● INFORMATION SUPPLIED:
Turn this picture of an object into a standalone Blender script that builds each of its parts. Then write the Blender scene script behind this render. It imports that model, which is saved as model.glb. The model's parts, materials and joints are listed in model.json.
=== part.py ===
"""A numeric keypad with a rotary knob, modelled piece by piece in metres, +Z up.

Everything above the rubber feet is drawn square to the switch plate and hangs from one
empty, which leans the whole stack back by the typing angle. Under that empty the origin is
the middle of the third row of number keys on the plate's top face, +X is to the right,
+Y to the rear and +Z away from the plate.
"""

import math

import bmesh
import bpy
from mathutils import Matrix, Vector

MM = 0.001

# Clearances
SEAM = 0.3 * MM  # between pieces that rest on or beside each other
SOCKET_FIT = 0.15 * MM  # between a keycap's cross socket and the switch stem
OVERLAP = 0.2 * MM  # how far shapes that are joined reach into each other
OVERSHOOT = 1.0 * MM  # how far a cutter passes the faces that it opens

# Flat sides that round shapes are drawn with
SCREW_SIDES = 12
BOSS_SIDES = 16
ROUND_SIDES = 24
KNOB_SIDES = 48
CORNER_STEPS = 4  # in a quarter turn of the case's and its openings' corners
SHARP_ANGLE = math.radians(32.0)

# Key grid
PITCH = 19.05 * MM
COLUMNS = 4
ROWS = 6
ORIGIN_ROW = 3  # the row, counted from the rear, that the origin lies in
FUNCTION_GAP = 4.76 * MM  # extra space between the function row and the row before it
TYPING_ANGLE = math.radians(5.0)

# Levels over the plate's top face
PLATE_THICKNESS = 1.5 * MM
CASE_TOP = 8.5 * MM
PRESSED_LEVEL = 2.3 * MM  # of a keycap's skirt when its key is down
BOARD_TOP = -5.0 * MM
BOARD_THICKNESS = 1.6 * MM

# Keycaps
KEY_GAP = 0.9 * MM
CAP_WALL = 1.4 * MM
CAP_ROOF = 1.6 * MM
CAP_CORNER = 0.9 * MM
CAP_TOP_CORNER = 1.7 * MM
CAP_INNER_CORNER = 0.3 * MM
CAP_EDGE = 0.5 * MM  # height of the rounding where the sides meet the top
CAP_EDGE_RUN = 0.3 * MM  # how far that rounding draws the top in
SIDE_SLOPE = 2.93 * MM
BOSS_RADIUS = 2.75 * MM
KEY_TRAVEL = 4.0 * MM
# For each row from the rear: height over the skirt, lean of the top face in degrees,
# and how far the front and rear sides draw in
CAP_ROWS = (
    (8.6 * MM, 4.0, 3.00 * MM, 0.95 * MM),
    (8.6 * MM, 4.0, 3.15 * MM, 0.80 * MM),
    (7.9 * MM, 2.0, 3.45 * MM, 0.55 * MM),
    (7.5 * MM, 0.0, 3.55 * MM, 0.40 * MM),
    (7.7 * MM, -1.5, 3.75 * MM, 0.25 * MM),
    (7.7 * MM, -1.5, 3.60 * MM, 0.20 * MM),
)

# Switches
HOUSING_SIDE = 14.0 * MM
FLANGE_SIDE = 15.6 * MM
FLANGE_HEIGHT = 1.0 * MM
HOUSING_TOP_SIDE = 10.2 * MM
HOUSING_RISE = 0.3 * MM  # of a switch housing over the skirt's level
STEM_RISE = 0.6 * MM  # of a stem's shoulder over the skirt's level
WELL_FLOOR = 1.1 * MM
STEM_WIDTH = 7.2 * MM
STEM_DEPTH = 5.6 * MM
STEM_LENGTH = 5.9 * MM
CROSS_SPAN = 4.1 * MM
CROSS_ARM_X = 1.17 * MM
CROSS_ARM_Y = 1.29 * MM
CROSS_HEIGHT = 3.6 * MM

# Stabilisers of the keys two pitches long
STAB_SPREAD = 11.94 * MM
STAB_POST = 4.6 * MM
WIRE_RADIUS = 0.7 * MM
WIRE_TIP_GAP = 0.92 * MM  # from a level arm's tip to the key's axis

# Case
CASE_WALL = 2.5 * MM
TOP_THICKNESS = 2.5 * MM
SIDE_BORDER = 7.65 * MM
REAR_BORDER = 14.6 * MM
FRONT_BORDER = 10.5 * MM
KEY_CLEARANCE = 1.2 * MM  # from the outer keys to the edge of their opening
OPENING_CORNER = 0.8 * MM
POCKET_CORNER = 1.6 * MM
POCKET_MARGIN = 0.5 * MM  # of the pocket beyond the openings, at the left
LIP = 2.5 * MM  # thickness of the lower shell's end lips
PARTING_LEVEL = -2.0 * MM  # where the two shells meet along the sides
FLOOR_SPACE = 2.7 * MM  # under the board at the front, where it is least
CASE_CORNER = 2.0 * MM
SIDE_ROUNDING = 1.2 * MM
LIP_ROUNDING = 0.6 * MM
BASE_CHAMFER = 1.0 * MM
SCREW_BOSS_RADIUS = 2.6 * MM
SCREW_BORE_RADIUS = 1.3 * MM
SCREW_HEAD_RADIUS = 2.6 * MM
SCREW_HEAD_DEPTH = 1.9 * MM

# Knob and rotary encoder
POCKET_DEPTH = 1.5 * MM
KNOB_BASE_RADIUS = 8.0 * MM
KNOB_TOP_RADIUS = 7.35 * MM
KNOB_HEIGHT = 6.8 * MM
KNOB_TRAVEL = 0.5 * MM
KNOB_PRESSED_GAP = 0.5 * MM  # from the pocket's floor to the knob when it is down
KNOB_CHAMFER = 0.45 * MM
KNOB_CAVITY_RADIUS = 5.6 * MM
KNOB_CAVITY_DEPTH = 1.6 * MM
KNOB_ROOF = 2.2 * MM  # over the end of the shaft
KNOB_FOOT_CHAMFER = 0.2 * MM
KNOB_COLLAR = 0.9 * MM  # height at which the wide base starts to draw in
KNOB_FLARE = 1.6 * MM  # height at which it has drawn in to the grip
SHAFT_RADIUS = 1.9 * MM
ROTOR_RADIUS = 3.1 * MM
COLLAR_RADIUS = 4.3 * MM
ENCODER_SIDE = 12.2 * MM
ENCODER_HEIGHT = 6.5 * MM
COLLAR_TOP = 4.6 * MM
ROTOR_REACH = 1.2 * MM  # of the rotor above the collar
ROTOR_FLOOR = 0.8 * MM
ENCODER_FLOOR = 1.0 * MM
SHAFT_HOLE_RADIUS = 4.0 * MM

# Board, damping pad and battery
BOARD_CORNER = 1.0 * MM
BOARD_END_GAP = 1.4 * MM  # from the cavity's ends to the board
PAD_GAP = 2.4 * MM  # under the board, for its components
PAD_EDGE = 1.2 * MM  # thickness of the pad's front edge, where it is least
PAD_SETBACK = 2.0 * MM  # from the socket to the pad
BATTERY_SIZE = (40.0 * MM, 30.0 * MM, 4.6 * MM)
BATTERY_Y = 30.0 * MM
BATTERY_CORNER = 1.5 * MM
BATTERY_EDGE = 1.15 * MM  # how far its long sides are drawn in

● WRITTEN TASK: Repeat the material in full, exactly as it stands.

● WRITTEN SOLUTION:
Turn this picture of an object into a standalone Blender script that builds each of its parts. Then write the Blender scene script behind this render. It imports that model, which is saved as model.glb. The model's parts, materials and joints are listed in model.json.
=== part.py ===
"""A numeric keypad with a rotary knob, modelled piece by piece in metres, +Z up.

Everything above the rubber feet is drawn square to the switch plate and hangs from one
empty, which leans the whole stack back by the typing angle. Under that empty the origin is
the middle of the third row of number keys on the plate's top face, +X is to the right,
+Y to the rear and +Z away from the plate.
"""

import math

import bmesh
import bpy
from mathutils import Matrix, Vector

MM = 0.001

# Clearances
SEAM = 0.3 * MM  # between pieces that rest on or beside each other
SOCKET_FIT = 0.15 * MM  # between a keycap's cross socket and the switch stem
OVERLAP = 0.2 * MM  # how far shapes that are joined reach into each other
OVERSHOOT = 1.0 * MM  # how far a cutter passes the faces that it opens

# Flat sides that round shapes are drawn with
SCREW_SIDES = 12
BOSS_SIDES = 16
ROUND_SIDES = 24
KNOB_SIDES = 48
CORNER_STEPS = 4  # in a quarter turn of the case's and its openings' corners
SHARP_ANGLE = math.radians(32.0)

# Key grid
PITCH = 19.05 * MM
COLUMNS = 4
ROWS = 6
ORIGIN_ROW = 3  # the row, counted from the rear, that the origin lies in
FUNCTION_GAP = 4.76 * MM  # extra space between the function row and the row before it
TYPING_ANGLE = math.radians(5.0)

# Levels over the plate's top face
PLATE_THICKNESS = 1.5 * MM
CASE_TOP = 8.5 * MM
PRESSED_LEVEL = 2.3 * MM  # of a keycap's skirt when its key is down
BOARD_TOP = -5.0 * MM
BOARD_THICKNESS = 1.6 * MM

# Keycaps
KEY_GAP = 0.9 * MM
CAP_WALL = 1.4 * MM
CAP_ROOF = 1.6 * MM
CAP_CORNER = 0.9 * MM
CAP_TOP_CORNER = 1.7 * MM
CAP_INNER_CORNER = 0.3 * MM
CAP_EDGE = 0.5 * MM  # height of the rounding where the sides meet the top
CAP_EDGE_RUN = 0.3 * MM  # how far that rounding draws the top in
SIDE_SLOPE = 2.93 * MM
BOSS_RADIUS = 2.75 * MM
KEY_TRAVEL = 4.0 * MM
# For each row from the rear: height over the skirt, lean of the top face in degrees,
# and how far the front and rear sides draw in
CAP_ROWS = (
    (8.6 * MM, 4.0, 3.00 * MM, 0.95 * MM),
    (8.6 * MM, 4.0, 3.15 * MM, 0.80 * MM),
    (7.9 * MM, 2.0, 3.45 * MM, 0.55 * MM),
    (7.5 * MM, 0.0, 3.55 * MM, 0.40 * MM),
    (7.7 * MM, -1.5, 3.75 * MM, 0.25 * MM),
    (7.7 * MM, -1.5, 3.60 * MM, 0.20 * MM),
)

# Switches
HOUSING_SIDE = 14.0 * MM
FLANGE_SIDE = 15.6 * MM
FLANGE_HEIGHT = 1.0 * MM
HOUSING_TOP_SIDE = 10.2 * MM
HOUSING_RISE = 0.3 * MM  # of a switch housing over the skirt's level
STEM_RISE = 0.6 * MM  # of a stem's shoulder over the skirt's level
WELL_FLOOR = 1.1 * MM
STEM_WIDTH = 7.2 * MM
STEM_DEPTH = 5.6 * MM
STEM_LENGTH = 5.9 * MM
CROSS_SPAN = 4.1 * MM
CROSS_ARM_X = 1.17 * MM
CROSS_ARM_Y = 1.29 * MM
CROSS_HEIGHT = 3.6 * MM

# Stabilisers of the keys two pitches long
STAB_SPREAD = 11.94 * MM
STAB_POST = 4.6 * MM
WIRE_RADIUS = 0.7 * MM
WIRE_TIP_GAP = 0.92 * MM  # from a level arm's tip to the key's axis

# Case
CASE_WALL = 2.5 * MM
TOP_THICKNESS = 2.5 * MM
SIDE_BORDER = 7.65 * MM
REAR_BORDER = 14.6 * MM
FRONT_BORDER = 10.5 * MM
KEY_CLEARANCE = 1.2 * MM  # from the outer keys to the edge of their opening
OPENING_CORNER = 0.8 * MM
POCKET_CORNER = 1.6 * MM
POCKET_MARGIN = 0.5 * MM  # of the pocket beyond the openings, at the left
LIP = 2.5 * MM  # thickness of the lower shell's end lips
PARTING_LEVEL = -2.0 * MM  # where the two shells meet along the sides
FLOOR_SPACE = 2.7 * MM  # under the board at the front, where it is least
CASE_CORNER = 2.0 * MM
SIDE_ROUNDING = 1.2 * MM
LIP_ROUNDING = 0.6 * MM
BASE_CHAMFER = 1.0 * MM
SCREW_BOSS_RADIUS = 2.6 * MM
SCREW_BORE_RADIUS = 1.3 * MM
SCREW_HEAD_RADIUS = 2.6 * MM
SCREW_HEAD_DEPTH = 1.9 * MM

# Knob and rotary encoder
POCKET_DEPTH = 1.5 * MM
KNOB_BASE_RADIUS = 8.0 * MM
KNOB_TOP_RADIUS = 7.35 * MM
KNOB_HEIGHT = 6.8 * MM
KNOB_TRAVEL = 0.5 * MM
KNOB_PRESSED_GAP = 0.5 * MM  # from the pocket's floor to the knob when it is down
KNOB_CHAMFER = 0.45 * MM
KNOB_CAVITY_RADIUS = 5.6 * MM
KNOB_CAVITY_DEPTH = 1.6 * MM
KNOB_ROOF = 2.2 * MM  # over the end of the shaft
KNOB_FOOT_CHAMFER = 0.2 * MM
KNOB_COLLAR = 0.9 * MM  # height at which the wide base starts to draw in
KNOB_FLARE = 1.6 * MM  # height at which it has drawn in to the grip
SHAFT_RADIUS = 1.9 * MM
ROTOR_RADIUS = 3.1 * MM
COLLAR_RADIUS = 4.3 * MM
ENCODER_SIDE = 12.2 * MM
ENCODER_HEIGHT = 6.5 * MM
COLLAR_TOP = 4.6 * MM
ROTOR_REACH = 1.2 * MM  # of the rotor above the collar
ROTOR_FLOOR = 0.8 * MM
ENCODER_FLOOR = 1.0 * MM
SHAFT_HOLE_RADIUS = 4.0 * MM

# Board, damping pad and battery
BOARD_CORNER = 1.0 * MM
BOARD_END_GAP = 1.4 * MM  # from the cavity's ends to the board
PAD_GAP = 2.4 * MM  # under the board, for its components
PAD_EDGE = 1.2 * MM  # thickness of the pad's front edge, where it is least
PAD_SETBACK = 2.0 * MM  # from the socket to the pad
BATTERY_SIZE = (40.0 * MM, 30.0 * MM, 4.6 * MM)
BATTERY_Y = 30.0 * MM
BATTERY_CORNER = 1.5 * MM
BATTERY_EDGE = 1.15 * MM  # how far its long sides are drawn in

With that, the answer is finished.